While the recruits were on campus, they were asked to complete our web-based assessment of leadership potential. This assessment is a sub-scale of our motivational survey described in Study 1. Based on the survey results, players were identified as having high leadership potential or not having leadership potential. We hypothesized that players who were classified as having high leadership potential according to our web-based assessment would also have a high likelihood of receiving the highest recruiting rating by coaches. The results can be seen in the figure below.
The figure above supports our thinking about leadership potential and coaches’ ratings of recruits. Of all of the recruits who received a rating of A by the college football coaches, over 65% were identified by our web-based assessment as having high leadership potential. This is consistent with the belief that most players who are top-rated athletes are also good leaders on and off the field. In contrast, a large percentage of recruits who received lower coach ratings were also identified by our system as having low leadership potential. It should be noted, however, that some of the lower-rated recruits were identified as having leadership potential.
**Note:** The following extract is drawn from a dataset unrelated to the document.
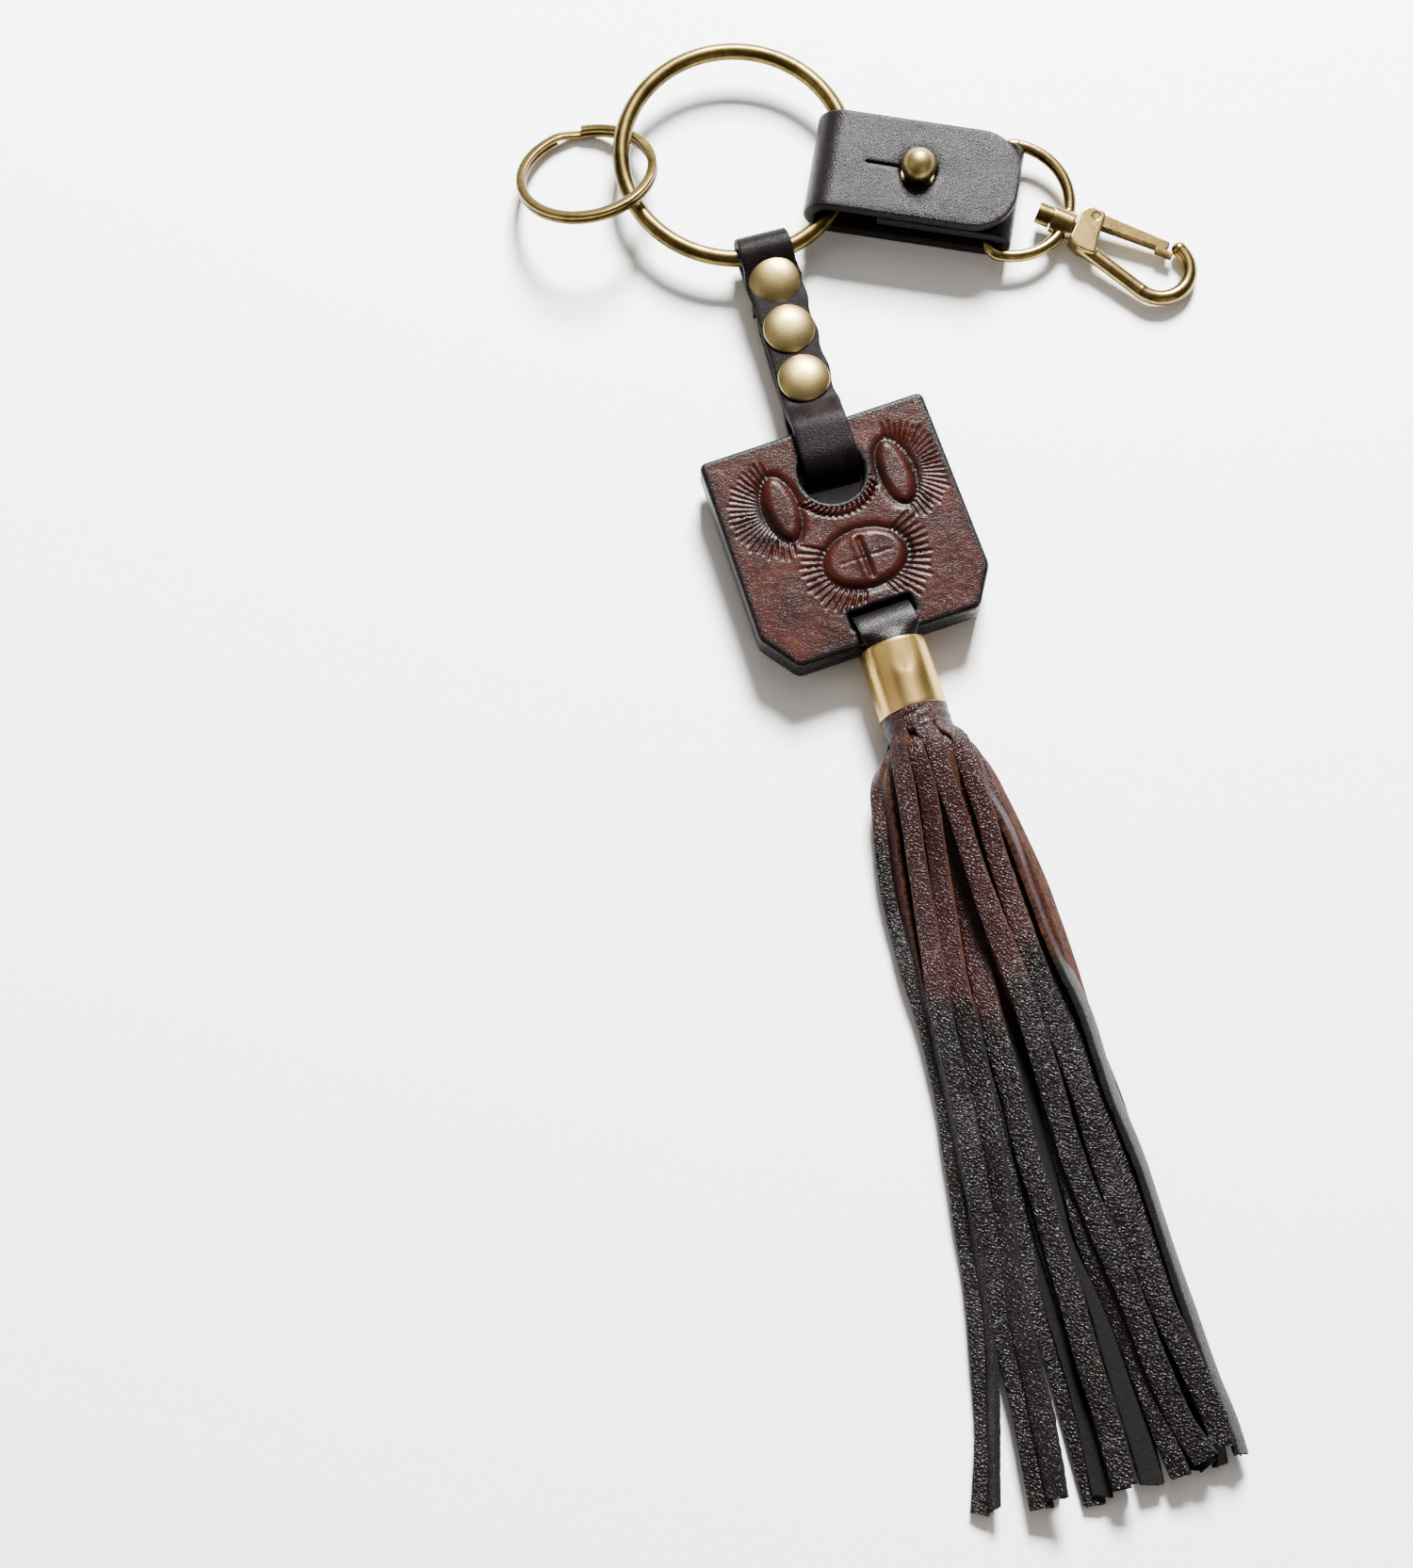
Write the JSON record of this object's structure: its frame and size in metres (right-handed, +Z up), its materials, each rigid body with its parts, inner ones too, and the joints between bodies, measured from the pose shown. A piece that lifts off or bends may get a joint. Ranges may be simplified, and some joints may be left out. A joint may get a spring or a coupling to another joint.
{
  "type": "keychain",
  "caption": "Key charm: a large round ring with a split ring, a riveted strap holding a tooled leather plaque and fringed tassel, and a buttoned tab with a swivel snap hook.",
  "frame": {"origin": "middle of the whole charm's outline as it lies flat, on the surface it lies on", "axes": "+Z up off the surface, +Y along the charm from the fringe tips to the large ring, +X towards the snap hook's side"},
  "size_m": [0.1132, 0.2614, 0.0149],
  "materials": {
    "antique_brass": "antiqued, worn brighter on the crowns",
    "light_antique_brass": "lightly antiqued, polished on the edges",
    "satin_brass": "satin, brushed round the tube",
    "spring_steel": "plain spring steel",
    "black_leather": "smooth black dyed leather with burnished edges",
    "tooled_leather": "tooled and waxed, dark reddish brown with darker recesses",
    "belt_leather_back": "dark brown leather, matte flesh side, black painted edge",
    "ombre_leather": "pebbled burgundy brown fading to black towards the tips, suede back"
  },
  "bodies": {
    "ring": {"large_ring": "antique_brass"},
    "split_ring": {"split_ring": "antique_brass"},
    "hanger": {"hanger_strap": "black_leather", "rivet_caps": "antique_brass", "rivet_posts": "antique_brass"},
    "plaque": {"hanger_loop": "black_leather", "plaque_front": "tooled_leather", "plaque_back": "belt_leather_back"},
    "tassel": {"tassel_loop": "black_leather", "ferrule": "satin_brass", "tassel_head": "ombre_leather"},
    "fringe": {"fringe_top": "ombre_leather", "fringe_middle": "ombre_leather", "fringe_bottom": "ombre_leather"},
    "clip": {"clip_strap": "black_leather", "stud_ball": "antique_brass", "stud_screw": "antique_brass"},
    "eye": {"swivel_eye": "light_antique_brass"},
    "hook": {"hook_body": "light_antique_brass", "swivel_post": "antique_brass", "gate_pin": "antique_brass", "gate_spring": "spring_steel"},
    "gate": {"gate": "light_antique_brass"}
  },
  "joints": [
    {"name": "split_ring_swing", "type": "hinge", "parent": "ring", "child": "split_ring", "pos_m": [-0.03322, 0.10813, 0.00606], "axis": [-0.0523, 0.9984, 0.0237], "range_deg": [0, 170]},
    {"name": "hanger_swing", "type": "hinge", "parent": "ring", "child": "hanger", "pos_m": [-0.0148, 0.08949, 0.0054], "axis": [-0.9969, 0.0785, 0], "range_deg": [-100, 100]},
    {"name": "plaque_flex", "type": "hinge", "parent": "hanger", "child": "plaque", "pos_m": [-0.01722, 0.05874, 0.0054], "axis": [0.9969, -0.0785, 0], "range_deg": [-35, 35]},
    {"name": "tassel_swing", "type": "hinge", "parent": "plaque", "child": "tassel", "pos_m": [-0.01925, 0.01678, 0.0054], "axis": [-1, 0, 0], "range_deg": [-25, 25]},
    {"name": "fringe_flex", "type": "hinge", "parent": "tassel", "child": "fringe", "pos_m": [-0.02032, -0.00069, 0.00587], "axis": [0.9981, -0.061, 0], "range_deg": [-45, 45]},
    {"name": "clip_swing", "type": "hinge", "parent": "ring", "child": "clip", "pos_m": [0.00313, 0.1001, 0.0054], "axis": [-0.4848, -0.8746, 0], "range_deg": [-100, 100]},
    {"name": "eye_swing", "type": "hinge", "parent": "clip", "child": "eye", "pos_m": [0.02733, 0.08669, 0.00415], "axis": [0.4848, 0.8746, 0], "range_deg": [-90, 90]},
    {"name": "hook_swivel", "type": "hinge", "parent": "eye", "child": "hook", "pos_m": [0.0369, 0.07855, 0.00333], "axis": [0.7295, -0.681, -0.0643], "continuous": true},
    {"name": "gate_swing", "type": "hinge", "parent": "hook", "child": "gate", "pos_m": [0.04249, 0.0773, 0.00297], "axis": [-0.058, 0.0321, -0.9978], "range_deg": [0, 22], "stiffness_Nm_per_rad": 0.004, "springref_deg": -28.65}
  ]
}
A very reasonable explanation for this result is that some lower-rated recruits may not be as talented as other players, but they do have the ability to lead and motivate team members on and off the field in different situations. Our assessments measure this general tendency. Some of those players may be known as your “Locker Room Guys” who may not show a lot of overall talent but are worthy of being recruited because of their ability to motivate others and lead. This is one of those previously intangible factors that we have been able to measure and successfully use to evaluate prospects.
In summary, the results across these two studies show that motivation and leadership potential can be measured and used to identify athletes with the ability to play at the next level. Our web-based system is able to identify those players with high motivation and high leadership potential. This information has been successfully used by college coaches to build championship winning teams.